Among the records that follow, find the line with "Continue the build123d" and the line with "# past the joint". Set down those lines and all lines between them exactly, without adding anything.

##### DATA FOR THIS EXERCISE #####

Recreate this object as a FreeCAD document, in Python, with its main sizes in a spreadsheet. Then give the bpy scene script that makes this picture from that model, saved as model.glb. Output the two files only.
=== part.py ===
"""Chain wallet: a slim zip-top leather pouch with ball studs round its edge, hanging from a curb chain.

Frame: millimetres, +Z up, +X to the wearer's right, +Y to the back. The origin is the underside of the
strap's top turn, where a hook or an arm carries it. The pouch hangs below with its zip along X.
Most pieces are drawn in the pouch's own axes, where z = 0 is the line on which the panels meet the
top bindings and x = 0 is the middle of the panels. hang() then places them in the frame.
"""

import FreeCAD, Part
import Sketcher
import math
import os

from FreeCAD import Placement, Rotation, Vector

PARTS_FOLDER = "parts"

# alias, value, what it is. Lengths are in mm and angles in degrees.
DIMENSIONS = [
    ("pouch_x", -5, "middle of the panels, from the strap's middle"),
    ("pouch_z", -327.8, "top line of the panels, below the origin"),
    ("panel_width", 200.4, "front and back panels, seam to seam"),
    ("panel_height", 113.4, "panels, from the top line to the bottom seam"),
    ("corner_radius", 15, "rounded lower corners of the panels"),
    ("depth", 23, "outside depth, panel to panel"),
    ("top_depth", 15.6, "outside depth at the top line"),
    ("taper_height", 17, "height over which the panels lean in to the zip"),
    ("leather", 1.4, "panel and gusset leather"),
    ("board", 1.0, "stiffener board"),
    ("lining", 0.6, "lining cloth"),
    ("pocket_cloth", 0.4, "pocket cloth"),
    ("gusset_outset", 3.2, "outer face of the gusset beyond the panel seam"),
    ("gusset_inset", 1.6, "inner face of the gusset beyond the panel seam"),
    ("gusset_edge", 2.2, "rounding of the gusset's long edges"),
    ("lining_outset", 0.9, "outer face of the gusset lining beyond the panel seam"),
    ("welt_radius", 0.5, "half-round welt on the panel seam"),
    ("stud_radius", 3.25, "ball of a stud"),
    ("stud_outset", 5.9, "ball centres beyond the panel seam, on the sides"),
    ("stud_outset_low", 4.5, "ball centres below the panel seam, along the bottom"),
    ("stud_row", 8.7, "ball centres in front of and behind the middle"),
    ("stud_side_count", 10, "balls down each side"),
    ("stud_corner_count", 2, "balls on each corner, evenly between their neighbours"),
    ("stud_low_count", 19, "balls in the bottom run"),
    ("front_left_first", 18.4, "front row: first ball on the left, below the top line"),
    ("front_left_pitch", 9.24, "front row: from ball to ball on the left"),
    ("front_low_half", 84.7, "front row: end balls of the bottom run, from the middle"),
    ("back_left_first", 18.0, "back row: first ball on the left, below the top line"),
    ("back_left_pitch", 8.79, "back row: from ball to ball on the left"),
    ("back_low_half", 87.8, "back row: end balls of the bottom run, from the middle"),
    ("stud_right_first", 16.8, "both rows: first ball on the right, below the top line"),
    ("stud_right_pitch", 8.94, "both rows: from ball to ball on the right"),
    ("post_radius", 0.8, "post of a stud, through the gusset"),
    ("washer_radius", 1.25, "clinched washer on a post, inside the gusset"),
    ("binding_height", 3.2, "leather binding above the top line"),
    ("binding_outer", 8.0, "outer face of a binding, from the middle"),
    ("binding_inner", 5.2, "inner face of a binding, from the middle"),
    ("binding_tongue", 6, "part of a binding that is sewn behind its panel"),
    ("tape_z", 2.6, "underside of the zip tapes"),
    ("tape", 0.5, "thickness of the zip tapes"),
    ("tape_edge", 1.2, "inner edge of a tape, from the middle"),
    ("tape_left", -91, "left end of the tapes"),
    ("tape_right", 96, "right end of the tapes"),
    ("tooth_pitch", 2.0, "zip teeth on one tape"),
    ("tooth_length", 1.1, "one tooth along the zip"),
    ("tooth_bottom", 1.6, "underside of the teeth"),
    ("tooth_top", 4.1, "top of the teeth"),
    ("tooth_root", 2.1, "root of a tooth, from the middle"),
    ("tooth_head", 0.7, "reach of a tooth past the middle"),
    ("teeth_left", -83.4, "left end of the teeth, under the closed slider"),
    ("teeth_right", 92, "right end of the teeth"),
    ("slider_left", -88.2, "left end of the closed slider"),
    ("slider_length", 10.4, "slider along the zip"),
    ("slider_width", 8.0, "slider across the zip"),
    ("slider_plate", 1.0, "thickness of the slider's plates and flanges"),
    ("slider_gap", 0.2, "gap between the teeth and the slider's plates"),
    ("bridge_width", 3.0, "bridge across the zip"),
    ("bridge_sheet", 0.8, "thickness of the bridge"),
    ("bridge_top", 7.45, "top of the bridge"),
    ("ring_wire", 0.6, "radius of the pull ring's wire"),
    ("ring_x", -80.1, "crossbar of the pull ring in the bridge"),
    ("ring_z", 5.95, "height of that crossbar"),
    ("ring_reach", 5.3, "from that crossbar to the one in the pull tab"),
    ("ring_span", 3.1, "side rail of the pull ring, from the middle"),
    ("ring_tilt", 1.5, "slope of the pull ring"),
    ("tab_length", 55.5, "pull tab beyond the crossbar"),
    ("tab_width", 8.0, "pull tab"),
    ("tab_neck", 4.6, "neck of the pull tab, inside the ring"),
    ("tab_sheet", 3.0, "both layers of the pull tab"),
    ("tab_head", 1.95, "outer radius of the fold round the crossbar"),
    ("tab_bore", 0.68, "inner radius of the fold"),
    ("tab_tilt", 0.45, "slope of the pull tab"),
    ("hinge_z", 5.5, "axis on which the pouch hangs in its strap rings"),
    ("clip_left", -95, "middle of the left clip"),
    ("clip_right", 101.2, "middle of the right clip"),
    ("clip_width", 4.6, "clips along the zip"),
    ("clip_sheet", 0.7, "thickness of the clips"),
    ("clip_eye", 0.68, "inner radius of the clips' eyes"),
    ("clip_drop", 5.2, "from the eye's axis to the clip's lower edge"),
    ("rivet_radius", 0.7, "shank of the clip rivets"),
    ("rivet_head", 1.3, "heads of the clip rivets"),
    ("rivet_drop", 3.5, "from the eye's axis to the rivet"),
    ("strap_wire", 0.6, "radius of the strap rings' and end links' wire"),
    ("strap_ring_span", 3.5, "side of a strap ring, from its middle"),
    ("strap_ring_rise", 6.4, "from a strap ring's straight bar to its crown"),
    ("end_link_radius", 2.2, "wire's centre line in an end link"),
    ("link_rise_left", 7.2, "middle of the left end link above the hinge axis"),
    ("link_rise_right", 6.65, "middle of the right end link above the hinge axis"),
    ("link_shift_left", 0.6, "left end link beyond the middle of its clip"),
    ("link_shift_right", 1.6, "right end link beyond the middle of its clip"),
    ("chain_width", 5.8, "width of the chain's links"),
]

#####
##### DATA FOR THIS EXERCISE #####

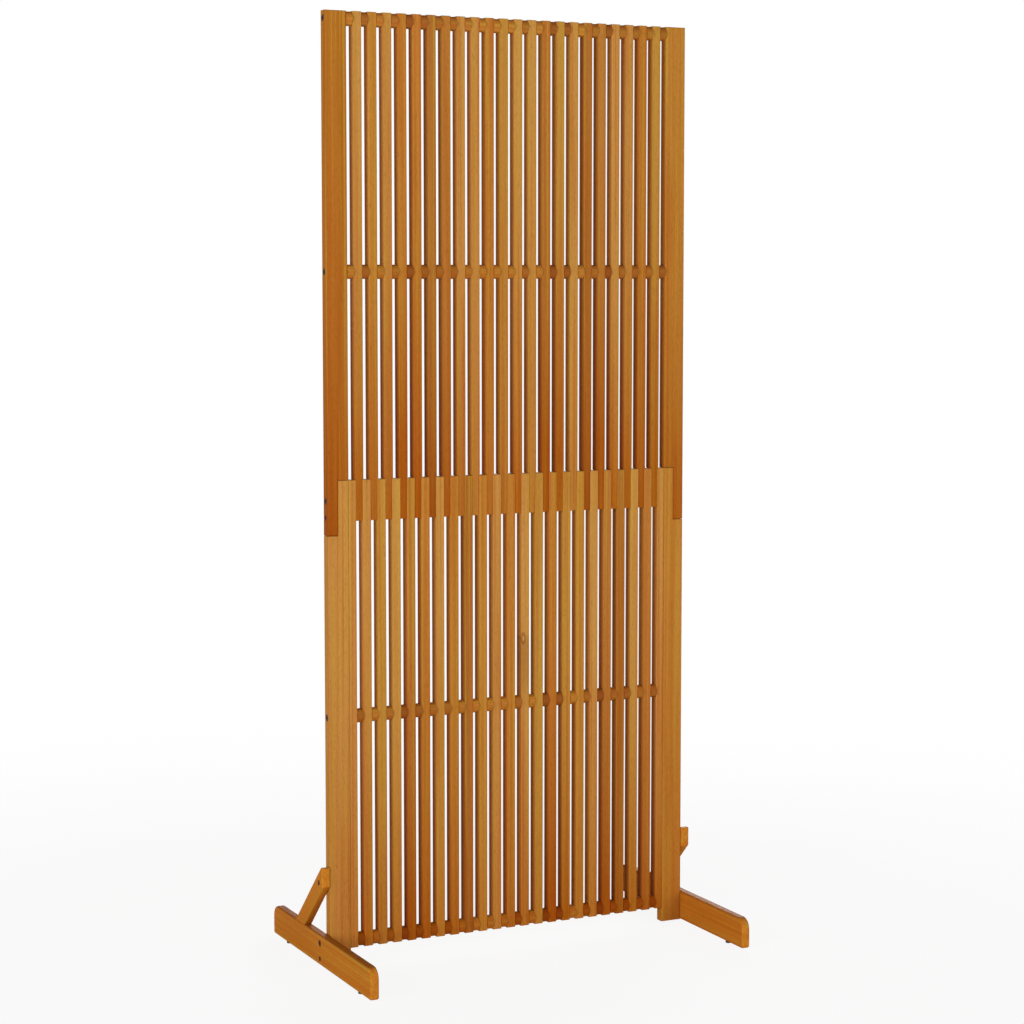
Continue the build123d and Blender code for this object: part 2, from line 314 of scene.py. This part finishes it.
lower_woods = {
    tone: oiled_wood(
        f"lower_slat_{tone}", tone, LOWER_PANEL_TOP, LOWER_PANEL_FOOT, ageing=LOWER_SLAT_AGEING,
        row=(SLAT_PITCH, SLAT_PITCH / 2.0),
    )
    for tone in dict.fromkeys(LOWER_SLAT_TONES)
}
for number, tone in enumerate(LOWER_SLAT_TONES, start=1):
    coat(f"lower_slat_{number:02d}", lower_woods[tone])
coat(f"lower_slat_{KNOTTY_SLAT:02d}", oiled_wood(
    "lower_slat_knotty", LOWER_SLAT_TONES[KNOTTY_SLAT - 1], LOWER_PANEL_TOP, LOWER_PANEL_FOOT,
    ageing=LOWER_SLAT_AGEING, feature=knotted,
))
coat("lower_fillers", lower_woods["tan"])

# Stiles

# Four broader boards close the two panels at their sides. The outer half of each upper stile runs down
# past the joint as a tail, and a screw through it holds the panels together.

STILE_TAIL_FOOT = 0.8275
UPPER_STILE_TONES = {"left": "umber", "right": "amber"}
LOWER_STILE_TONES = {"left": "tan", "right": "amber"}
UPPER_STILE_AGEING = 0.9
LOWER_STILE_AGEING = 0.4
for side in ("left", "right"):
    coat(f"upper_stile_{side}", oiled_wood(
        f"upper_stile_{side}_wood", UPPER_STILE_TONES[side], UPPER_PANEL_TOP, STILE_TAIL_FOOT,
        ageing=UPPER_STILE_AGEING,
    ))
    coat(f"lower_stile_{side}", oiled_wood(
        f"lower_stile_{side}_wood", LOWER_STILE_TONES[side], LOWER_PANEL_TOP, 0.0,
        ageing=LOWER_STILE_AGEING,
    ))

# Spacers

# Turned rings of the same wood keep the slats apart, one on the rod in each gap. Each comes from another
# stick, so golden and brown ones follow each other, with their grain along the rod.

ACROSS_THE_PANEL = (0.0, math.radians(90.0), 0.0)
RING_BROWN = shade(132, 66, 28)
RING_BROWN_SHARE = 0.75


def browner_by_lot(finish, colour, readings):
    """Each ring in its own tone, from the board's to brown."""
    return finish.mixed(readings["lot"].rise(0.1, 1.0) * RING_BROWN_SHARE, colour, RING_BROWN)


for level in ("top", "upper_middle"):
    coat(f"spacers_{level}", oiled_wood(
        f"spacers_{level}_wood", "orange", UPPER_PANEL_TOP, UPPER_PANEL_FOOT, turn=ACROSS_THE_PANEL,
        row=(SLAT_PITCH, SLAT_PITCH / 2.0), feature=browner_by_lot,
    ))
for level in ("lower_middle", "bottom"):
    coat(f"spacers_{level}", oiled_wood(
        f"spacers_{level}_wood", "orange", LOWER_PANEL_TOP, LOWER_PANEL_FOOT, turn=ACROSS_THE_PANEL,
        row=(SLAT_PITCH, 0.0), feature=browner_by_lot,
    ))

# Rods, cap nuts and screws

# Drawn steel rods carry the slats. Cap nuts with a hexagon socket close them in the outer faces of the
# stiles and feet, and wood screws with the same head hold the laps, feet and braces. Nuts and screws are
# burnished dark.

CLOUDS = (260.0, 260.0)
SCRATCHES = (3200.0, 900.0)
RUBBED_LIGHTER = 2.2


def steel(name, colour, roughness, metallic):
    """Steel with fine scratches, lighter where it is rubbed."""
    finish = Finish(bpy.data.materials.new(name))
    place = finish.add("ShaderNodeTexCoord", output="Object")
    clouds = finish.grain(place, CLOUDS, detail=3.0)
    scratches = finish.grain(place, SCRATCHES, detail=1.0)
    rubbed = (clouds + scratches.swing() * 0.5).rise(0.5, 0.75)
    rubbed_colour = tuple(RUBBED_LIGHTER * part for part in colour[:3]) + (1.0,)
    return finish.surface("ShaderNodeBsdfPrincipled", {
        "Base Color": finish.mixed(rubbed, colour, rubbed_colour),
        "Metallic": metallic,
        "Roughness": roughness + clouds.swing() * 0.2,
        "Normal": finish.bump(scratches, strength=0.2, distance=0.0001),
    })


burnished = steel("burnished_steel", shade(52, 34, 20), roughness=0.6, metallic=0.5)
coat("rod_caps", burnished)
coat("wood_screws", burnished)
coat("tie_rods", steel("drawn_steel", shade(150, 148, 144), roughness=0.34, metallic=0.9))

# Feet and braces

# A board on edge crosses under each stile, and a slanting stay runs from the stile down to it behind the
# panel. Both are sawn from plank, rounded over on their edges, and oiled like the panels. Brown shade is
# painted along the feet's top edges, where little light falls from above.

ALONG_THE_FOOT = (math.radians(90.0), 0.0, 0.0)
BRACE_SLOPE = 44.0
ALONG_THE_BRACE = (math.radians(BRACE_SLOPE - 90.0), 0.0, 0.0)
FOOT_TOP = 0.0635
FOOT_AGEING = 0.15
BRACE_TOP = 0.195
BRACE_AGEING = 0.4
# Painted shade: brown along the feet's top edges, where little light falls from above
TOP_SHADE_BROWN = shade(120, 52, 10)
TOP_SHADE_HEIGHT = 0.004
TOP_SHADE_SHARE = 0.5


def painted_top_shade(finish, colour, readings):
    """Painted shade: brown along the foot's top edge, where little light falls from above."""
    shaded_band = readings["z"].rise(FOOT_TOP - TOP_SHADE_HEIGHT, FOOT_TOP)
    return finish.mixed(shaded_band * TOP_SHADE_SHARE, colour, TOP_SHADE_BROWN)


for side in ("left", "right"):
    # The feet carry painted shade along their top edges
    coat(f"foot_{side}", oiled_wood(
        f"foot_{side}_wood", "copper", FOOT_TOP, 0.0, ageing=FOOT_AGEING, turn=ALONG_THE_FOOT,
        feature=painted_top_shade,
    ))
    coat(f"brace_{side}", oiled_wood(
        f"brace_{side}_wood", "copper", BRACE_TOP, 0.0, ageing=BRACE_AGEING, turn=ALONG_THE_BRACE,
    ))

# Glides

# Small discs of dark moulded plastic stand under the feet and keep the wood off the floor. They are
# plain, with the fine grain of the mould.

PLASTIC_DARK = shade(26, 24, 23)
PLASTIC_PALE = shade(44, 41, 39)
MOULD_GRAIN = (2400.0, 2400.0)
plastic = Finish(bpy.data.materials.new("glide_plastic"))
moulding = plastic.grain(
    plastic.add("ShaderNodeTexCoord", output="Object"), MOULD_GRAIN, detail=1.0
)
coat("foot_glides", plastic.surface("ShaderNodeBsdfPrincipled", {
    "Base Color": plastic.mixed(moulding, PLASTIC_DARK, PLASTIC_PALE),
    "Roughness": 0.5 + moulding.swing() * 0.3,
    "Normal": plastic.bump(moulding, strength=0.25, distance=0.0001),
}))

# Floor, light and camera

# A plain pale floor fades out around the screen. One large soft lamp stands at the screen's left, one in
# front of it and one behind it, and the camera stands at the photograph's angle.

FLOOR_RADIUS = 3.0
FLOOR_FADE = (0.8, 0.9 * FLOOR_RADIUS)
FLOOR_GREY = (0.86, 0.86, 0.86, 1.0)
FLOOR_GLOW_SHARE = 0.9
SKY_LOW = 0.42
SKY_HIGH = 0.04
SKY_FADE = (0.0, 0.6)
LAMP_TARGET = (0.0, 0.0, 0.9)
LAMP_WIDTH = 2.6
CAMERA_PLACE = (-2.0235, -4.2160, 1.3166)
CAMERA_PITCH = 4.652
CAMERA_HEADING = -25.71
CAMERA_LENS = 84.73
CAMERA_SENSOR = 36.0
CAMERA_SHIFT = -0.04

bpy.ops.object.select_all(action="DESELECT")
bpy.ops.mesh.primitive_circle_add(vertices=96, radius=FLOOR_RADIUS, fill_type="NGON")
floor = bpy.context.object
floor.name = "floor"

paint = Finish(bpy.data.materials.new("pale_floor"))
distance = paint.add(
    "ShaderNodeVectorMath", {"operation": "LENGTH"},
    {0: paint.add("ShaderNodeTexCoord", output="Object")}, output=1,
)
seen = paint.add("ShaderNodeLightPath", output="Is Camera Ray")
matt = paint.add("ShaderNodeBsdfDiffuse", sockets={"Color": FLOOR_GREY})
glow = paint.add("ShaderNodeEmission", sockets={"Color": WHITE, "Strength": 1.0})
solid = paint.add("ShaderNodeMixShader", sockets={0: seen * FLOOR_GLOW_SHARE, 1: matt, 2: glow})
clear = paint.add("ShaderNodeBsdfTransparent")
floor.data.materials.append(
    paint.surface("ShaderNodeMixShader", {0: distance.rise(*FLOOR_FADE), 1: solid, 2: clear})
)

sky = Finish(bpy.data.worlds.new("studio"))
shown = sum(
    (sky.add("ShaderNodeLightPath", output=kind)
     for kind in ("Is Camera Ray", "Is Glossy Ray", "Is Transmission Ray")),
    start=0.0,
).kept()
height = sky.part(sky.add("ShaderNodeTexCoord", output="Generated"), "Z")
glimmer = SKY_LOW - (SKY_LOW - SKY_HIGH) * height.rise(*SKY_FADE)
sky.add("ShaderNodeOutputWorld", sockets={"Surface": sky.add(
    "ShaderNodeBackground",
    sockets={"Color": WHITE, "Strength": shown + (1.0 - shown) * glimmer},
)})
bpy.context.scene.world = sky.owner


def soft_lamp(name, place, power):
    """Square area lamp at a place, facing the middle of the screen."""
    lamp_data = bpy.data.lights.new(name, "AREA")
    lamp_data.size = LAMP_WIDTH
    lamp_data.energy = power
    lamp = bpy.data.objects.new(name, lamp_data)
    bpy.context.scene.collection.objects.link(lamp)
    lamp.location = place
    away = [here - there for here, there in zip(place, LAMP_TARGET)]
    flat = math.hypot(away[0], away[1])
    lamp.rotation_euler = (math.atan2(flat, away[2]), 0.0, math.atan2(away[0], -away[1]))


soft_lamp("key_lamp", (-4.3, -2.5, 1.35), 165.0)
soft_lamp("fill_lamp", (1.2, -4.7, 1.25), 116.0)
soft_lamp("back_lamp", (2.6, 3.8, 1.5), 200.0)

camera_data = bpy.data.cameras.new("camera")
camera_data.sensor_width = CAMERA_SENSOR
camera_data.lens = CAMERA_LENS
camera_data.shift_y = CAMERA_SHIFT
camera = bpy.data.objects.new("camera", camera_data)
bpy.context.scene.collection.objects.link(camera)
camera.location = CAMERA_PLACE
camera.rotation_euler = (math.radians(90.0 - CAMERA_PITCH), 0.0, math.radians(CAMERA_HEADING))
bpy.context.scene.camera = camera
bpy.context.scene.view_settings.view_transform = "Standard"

#####

### CORRECT RESULT
Continue the build123d and Blender code for this object: part 2, from line 314 of scene.py. This part finishes it.
lower_woods = {
    tone: oiled_wood(
        f"lower_slat_{tone}", tone, LOWER_PANEL_TOP, LOWER_PANEL_FOOT, ageing=LOWER_SLAT_AGEING,
        row=(SLAT_PITCH, SLAT_PITCH / 2.0),
    )
    for tone in dict.fromkeys(LOWER_SLAT_TONES)
}
for number, tone in enumerate(LOWER_SLAT_TONES, start=1):
    coat(f"lower_slat_{number:02d}", lower_woods[tone])
coat(f"lower_slat_{KNOTTY_SLAT:02d}", oiled_wood(
    "lower_slat_knotty", LOWER_SLAT_TONES[KNOTTY_SLAT - 1], LOWER_PANEL_TOP, LOWER_PANEL_FOOT,
    ageing=LOWER_SLAT_AGEING, feature=knotted,
))
coat("lower_fillers", lower_woods["tan"])

# Stiles

# Four broader boards close the two panels at their sides. The outer half of each upper stile runs down
# past the joint as a tail, and a screw through it holds the panels together.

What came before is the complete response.